Viewing lower cardinality subsets as null sets $\newcommand{\c}{\text{card}}$For an infinite set $S$ with cardinality $\kappa$, is it fair to think of any subset $A \subset S$ with $\c (A) < \kappa$ as playing the role of a "measure $0$" subset of $S$, and is there a more "proper" way to do this than simply noting the difference in cardinalities?
I know this is vague so here's my motivation. 
First, consider the set of all real-valued functions $\mathscr F := \{f : \mathbb R \to \mathbb R\}$ which has cardinality $2^\mathfrak c$. Then it can be shown that the continuous functions, say $\mathcal C$, are a subset of $\mathscr F$ with cardinality $\mathfrak c$ which is strictly less than $2^\mathfrak c$. Intuitively it makes sense that "almost all" functions are not continuous, but without actually having a measure on $\mathscr F$ is there a better way to get at this notion of "almost all" that's more insightful than what I've already done, namely $\mathfrak c < 2^\mathfrak c$? A similar example is how the cardinality of the Borel $\sigma$-algebra is $\mathfrak c$ while the Lebesgue $\sigma$-algebra has cardinality $2^\mathfrak c$ so "almost all" measurable sets are not Borel.
Another example: any countable subset of $\mathbb R$ has Lebesgue measure $0$. Also any subspace of $\mathbb R^n$ has Lebesgue measure $0$, so even though the cardinalities are the same in that case it makes me wonder if there's a way to think of lower cardinality sets almost as subspaces, which then would have measure $0$ in the containing space.  
Ultimately my goal is to know if there's a more insightful way to think about a statement like

if $A \subset B$ with $\c (A) < \c (B)$ then "almost all" elements of $B$ are in $B\backslash A$

than $\c (A) < \c (B)$ which we already have. Perhaps we could define a "null set" in this context to be any set $A \subset S$ such that $\c (S \backslash A) = \c (S)$?
If this is too vague to answer I will try to add more motivating examples to better show what I'm trying to get at, but my whole difficulty here is I don't know how to properly describe what I mean, and maybe the notion of cardinality already captures it and I'm just not sufficiently appreciating that. Thank you.
 A: Well. Even in the case of the Lebesgue measure, it is consistent with $\sf ZFC$ that $\aleph_0<\aleph_1<\frak c$, but there are sets of size $\aleph_1$ which are non-measurable.

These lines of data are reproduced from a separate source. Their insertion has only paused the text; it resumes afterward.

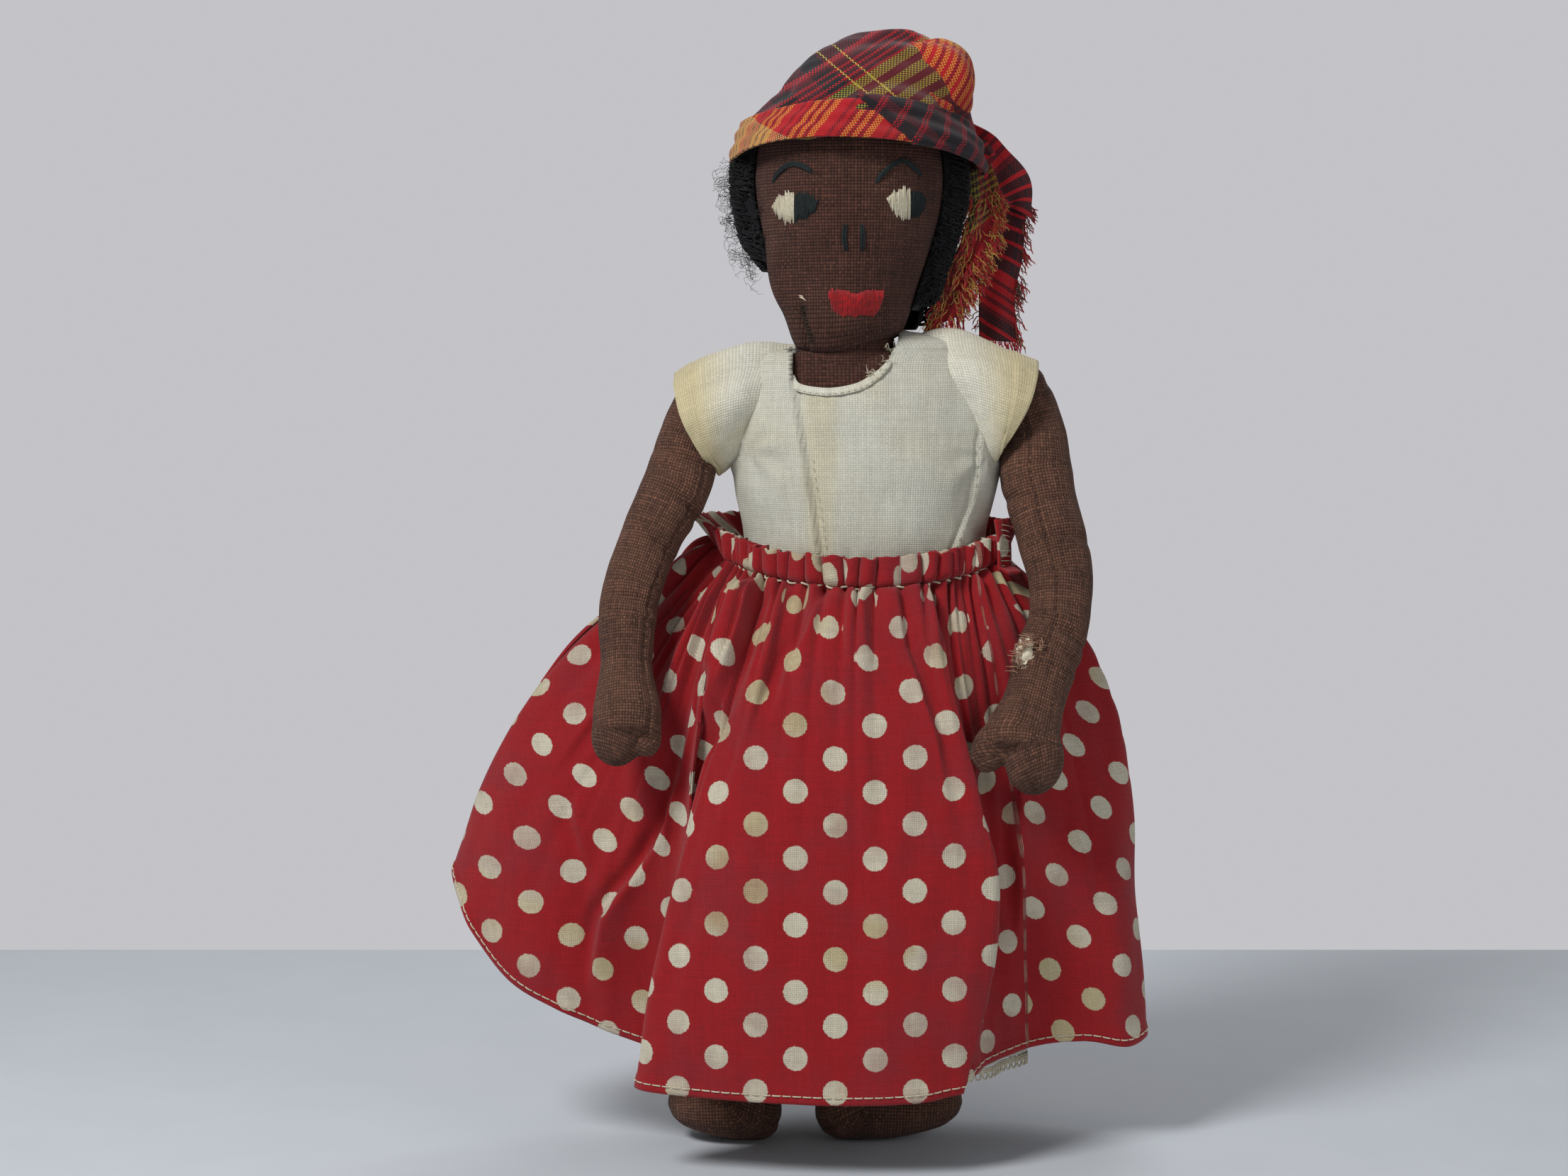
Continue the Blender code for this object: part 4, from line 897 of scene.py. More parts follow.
def strands(
    name: str, lines: Sequence[np.ndarray], radius: float, kind: FibreFinish, taper: float = 1.0,
    sides: int = 1
) -> bpy.types.Object:
    """Many round threads as one mesh.

    Args:
        name: The piece's name.
        lines: The points of each thread, in millimetres.
        radius: Their radius.
        kind: Their finish.
        taper: The radius at the ends, as a share.
        sides: The roundness, where 0 gives four sides and 1 gives six.

    Returns:
        The new object.
    """
    curve = bpy.data.curves.new(name + "_line", "CURVE")
    curve.dimensions = "3D"
    curve.bevel_depth, curve.bevel_resolution, curve.use_fill_caps = radius * MM, sides, True
    for line in lines:
        spline = curve.splines.new("POLY")
        spline.points.add(len(line) - 1)
        for index, (point, place) in enumerate(zip(spline.points, line)):
            end = abs(2 * index / (len(line) - 1) - 1) ** 3
            point.co = (*(float(c) * MM for c in place), 1)
            point.radius = 1 - (1 - taper) * end
    line_object = bpy.data.objects.new(name + "_line", curve)
    bpy.context.scene.collection.objects.link(line_object)
    mesh = bpy.data.meshes.new_from_object(line_object.evaluated_get(bpy.context.evaluated_depsgraph_get()))
    bpy.data.objects.remove(line_object)
    mesh.name = name
    mesh.materials.clear()
    mesh.materials.append(finish_of(kind))
    mesh.shade_smooth()
    made = bpy.data.objects.new(name, mesh)
    bpy.context.scene.collection.objects.link(made)
    return made


def dress(
    piece: bpy.types.Object, body: Body, kind: Union[ClothFinish, FibreFinish], *nodes: str
) -> bpy.types.Object:
    """Hangs a piece on its body and reports it.

    Args:
        piece: The piece.
        body: The body that it moves with.
        kind: Its finish; not used.
        *nodes: The solids that it stands for.

    Returns:
        The piece.
    """
    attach(piece, body.value)
    if nodes:
        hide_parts(*nodes)
    log.info("%s rides on %s", piece.name, body.value)
    return piece


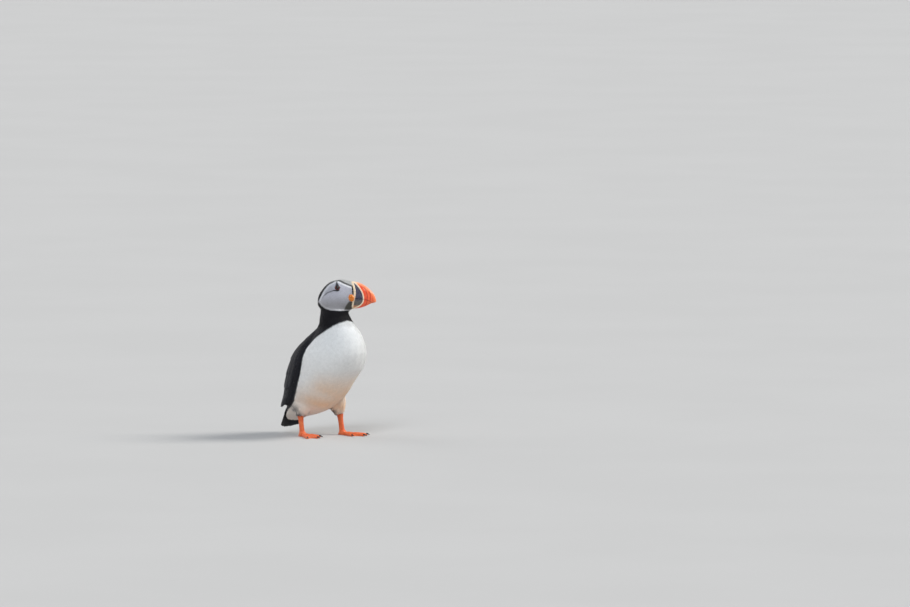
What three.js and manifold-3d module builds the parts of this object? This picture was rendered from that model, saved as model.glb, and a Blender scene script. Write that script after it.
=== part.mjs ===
// Atlantic puffin, standing upright with its head turned to its left.
// Millimetres, +Z up. The bird faces -Y and its left side is +X. The floor is z = 0.
import * as THREE from "three";
import { mergeVertices } from "three/addons/utils/BufferGeometryUtils.js";
import Module from "manifold-3d";

const wasm = await Module();
wasm.setup();

// ---------------------------------------------------------------- driving dimensions
const GAP = 0.3; // clearance between neighbouring pieces
const HEAD_TURN = 45; // degrees the head is turned to the bird's left
const HEAD_CENTRE = { left: 0.8, forward: 21.2, up: 201 };

// Head and bill, in the head's own frame: x runs towards the bill's tip and z up.
// An outline is a smooth line through [x, z] points of the head's middle plane.
const HEAD_BACK = [-26, -10];
const HEAD_FRONT = 25;
const CROWN = [[-24.5, 0], [-19, 9.5], [-9, 19.5], [5, 24], [16, 23]];
const JAW = [[-24, -16], [-17, -21.5], [-8, -23.5], [6, -24], [18, -22.6]];
const HEAD_HALF_WIDTHS = [0, 10, 14.5, 17.5, 18.5, 14, 8.8];
const HEAD_SECTION = { square: 0.85, narrowTop: 0.1 };

const CULMEN = [[24, 20], [32, 19], [40, 15.2], [48, 9.2], [54.5, 1.5], [57.6, -7.5]];
const GONYS = [[24, -18.6], [32, -18.9], [40, -17.4], [46, -15], [52, -11.8], [57, -9.6]];
const MOUTH = [[22, -3], [38, -4.6], [48, -7.2], [53.5, -11.2], [56, -16]];
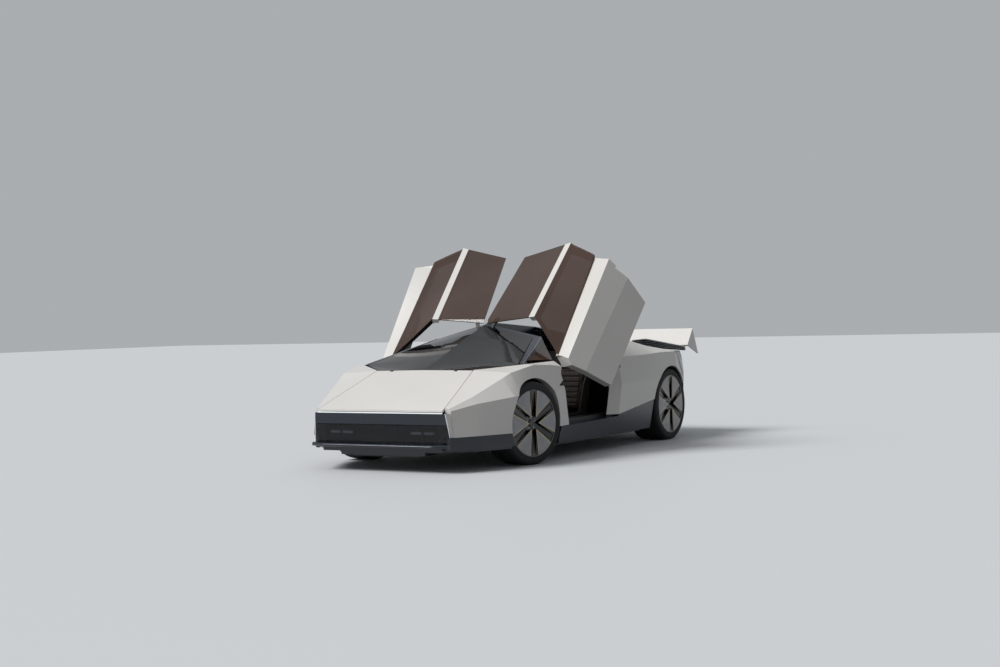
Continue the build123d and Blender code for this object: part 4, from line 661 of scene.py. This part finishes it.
def sector_bead():
    """Bead: a small square section carried along one edge, round the point and back along the other."""
    outer, inner = sector_edge(-BEAD_OUT), sector_edge(BEAD_IN)
    outer = np.concatenate([outer[::-1], (outer * (1.0, -1.0))[1:]])
    inner = np.concatenate([inner[::-1], (inner * (1.0, -1.0))[1:]])
    path = np.stack([standing(outer, BEAD_LOW), standing(outer, BEAD_TOP),
                     standing(inner, BEAD_TOP), standing(inner, BEAD_LOW)], 1)
    last = 4 * (len(outer) - 1)
    ends = np.array([[3, 2, 1, 0], [last, last + 1, last + 2, last + 3]])
    return path.reshape(-1, 3), [grid_quads(len(outer), 4, False, True), ends]


def spun(points, angle):
    """Points turned about the wheel's axis."""
    y, z = points[:, 1], points[:, 2]
    return np.stack([points[:, 0], y * math.cos(angle) - z * math.sin(angle),
                     y * math.sin(angle) + z * math.cos(angle)], 1)


sector_angles = [math.radians(90.0) + HALF_SECTOR + n * 2.0 * HALF_SECTOR for n in range(SPOKES)]
plate_points, plate_faces = sector_plate()
bead_points, bead_faces = sector_bead()
all_plates = joined([(spun(plate_points, a), plate_faces) for a in sector_angles])
all_beads = joined([(spun(bead_points, a), bead_faces) for a in sector_angles])
for corner in CORNERS:
    new_piece(f"aero_plates_{corner}", on_wheel(all_plates[0], corner), all_plates[1], silver,
              f"wheel_{corner}", "rim")
    new_piece(f"aero_beads_{corner}", on_wheel(all_beads[0], corner), all_beads[1], champagne,
              f"wheel_{corner}", "rim")

# ---------------------------------------------------------------- spoke ribs, bolts, hub caps and brake discs
# Two cast ribs run down every black spoke, five zinc-plated steel bolts hold the rim and a turned black cap
# closes the hub bore.  Behind the spokes turns a ground disc of grey cast iron.
SPOKE_ROOT_OUT = -0.034
SPOKE_TIP_OUT = -0.005
SPOKE_TIP_R = 0.276
RIB_ROOT_R = 0.074
RIB_TIP_R = 0.266
RIB_CREST = 0.0045
RIB_SINK = 0.0010
RIB_FOOT_HALF = 0.0034
RIB_CREST_HALF = 0.0016
RIB_OFFSET = 0.012          # of each rib from the spoke's middle
RIB_STEPS = 7
BOLT_COUNT = 5
BOLT_CIRCLE_R = 0.047
BOLT_PROFILE = [(-0.0350, 0.0095), (-0.0275, 0.0095), (-0.0262, 0.0080), (-0.0262, 0.0045),
                (-0.0300, 0.0042)]              # this and the next two as (out, radius)
CAP_PROFILE = [(-0.0350, 0.0300), (-0.0250, 0.0300), (-0.0225, 0.0280), (-0.0215, 0.0200),
               (-0.0235, 0.0170), (-0.0235, 0.0060), (-0.0225, 0.0040)]
DISC_PROFILE = [(-0.1634, 0.108), (-0.1366, 0.108), (-0.1366, 0.1935), (-0.1376, 0.1953),
                (-0.1624, 0.1953), (-0.1634, 0.1935)]


def spoke_rib(across):
    """Rib along a spoke that points up: its foot follows the sloping face, its crest rises by a sine."""
    z = np.linspace(RIB_ROOT_R, RIB_TIP_R, RIB_STEPS)
    face = SPOKE_ROOT_OUT + (SPOKE_TIP_OUT - SPOKE_ROOT_OUT) * z / SPOKE_TIP_R
    crest = face + RIB_CREST * np.sin(np.linspace(0.25, 0.90, RIB_STEPS) * math.pi)
    foot = face - RIB_SINK
    section = [(foot, across - RIB_FOOT_HALF), (crest, across - RIB_CREST_HALF),
               (crest, across + RIB_CREST_HALF), (foot, across + RIB_FOOT_HALF)]
    points = np.stack([np.stack([out, np.full(RIB_STEPS, y), z], 1) for out, y in section], 1)
    last = 4 * (RIB_STEPS - 1)
    ends = np.array([[3, 2, 1, 0], [last, last + 1, last + 2, last + 3]])
    return points.reshape(-1, 3), [grid_quads(RIB_STEPS, 4, False, True), ends]


def lathe(profile, around):
    """(out, radius) profile turned round the wheel's axis, closed at both ends by fans to the axis."""
    angle = np.linspace(0.0, 2.0 * math.pi, around, endpoint=False)
    rows = [np.stack([np.full(around, out), r * np.cos(angle), r * np.sin(angle)], 1) for out, r in profile]
    points = np.concatenate(rows + [[(profile[0][0], 0.0, 0.0)], [(profile[-1][0], 0.0, 0.0)]])
    count = len(profile)
    ring = np.arange(around)
    after = np.roll(ring, -1)
    last = (count - 1) * around
    near = np.stack([after, ring, np.full(around, count * around)], 1)
    far = np.stack([ring + last, after + last, np.full(around, count * around + 1)], 1)
    return points, [grid_quads(count, around, False, True), near, far]


steel, tree, shader = new_finish("zinc_plated_steel", "#9C9FA3", 0.34, metallic=1.0)
blotched(tree, shader, "#8E9196", "#A9ACB0", 10.0)
iron, tree, shader = new_finish("ground_grey_cast_iron", "#6C6E70", 0.38, metallic=1.0)
blotched(tree, shader, "#606264", "#787A7C", 14.0)
rib_shells = [spoke_rib(across) for across in (-RIB_OFFSET, RIB_OFFSET)]
ribs = joined([(spun(p, n * 2.0 * HALF_SECTOR), f) for n in range(SPOKES) for p, f in rib_shells])
bolt, bolt_faces = lathe(BOLT_PROFILE, 6)
bolt_angles = [math.radians(18.0 + 360.0 / BOLT_COUNT * n) for n in range(BOLT_COUNT)]
bolts = joined([(bolt + np.array([0.0, BOLT_CIRCLE_R * math.cos(a), BOLT_CIRCLE_R * math.sin(a)]), bolt_faces)
                for a in bolt_angles])
cap = lathe(CAP_PROFILE, 48)
disc = turned(np.array(DISC_PROFILE), 96)
for corner in CORNERS:
    body = f"wheel_{corner}"
    new_piece(f"spoke_ribs_{corner}", on_wheel(ribs[0], corner), ribs[1], rim_black, body, "rim")
    new_piece(f"wheel_bolts_{corner}", on_wheel(bolts[0], corner), bolts[1], steel, body, "rim")
    new_piece(f"hub_cap_{corner}", on_wheel(cap[0], corner), cap[1], rim_black, body, "rim")
    new_piece(f"brake_disc_{corner}", on_wheel(disc[0], corner), disc[1], iron, body, "casting")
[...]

So just smaller cardinality than your space does not necessarily mean "null". Even in the case of the Lebesgue measure.
The commonly used analog for "null" in the uncountable case is "non-stationary". We have several reasons to view the closed and unbounded sets as "almost everywhere", so their complement is non-stationary. If $X\subseteq\kappa$, and $|X|<\operatorname{cf}(\kappa)$, then $X$ is certainly non-stationary and thus can be seen as null.
The problem is that you want to think about some sort of structure, and non-stationary sets are given by a fixed well-ordering (of uncountable cofinality). This makes the problem a bit awkward, since now things may depend on how you enumerate things.
But, at least for the examples you suggested with $\frak c$ and $2^\frak c$, this problem doesn't really pose a real problem. By König's theorem $\operatorname{cf}(\mathfrak c)<\operatorname{cf}(2^\mathfrak c)$. So any subset of $\Bbb{R^R}$ whose cardinality is $\frak c$ must be non-stationary in any enumeration of $\Bbb{R^R}$, so it is always null in this aspect.
Ultimately the problem boils down to structure. Even if you assume the Continuum Hypothesis, you can enumerate $[0,1]$ such that the Cantor set is enumerated on a closed and unbounded set, and its remainder on a non-stationary set. So moving from "everyday sets" to "cardinals" depends quite a lot on your choice of enumeration.
Another possible solution is to consider the product measure on $2^X$ for a suitable $X$, and ask if your collection is measurable, and if so, if it is null. This might also not work very well, e.g. the Lebesgue measurable sets are not even measurable. Indeed, moving from "countably-generated" to "arbitrary" is one of the hardest thing you can do in this mathematical world.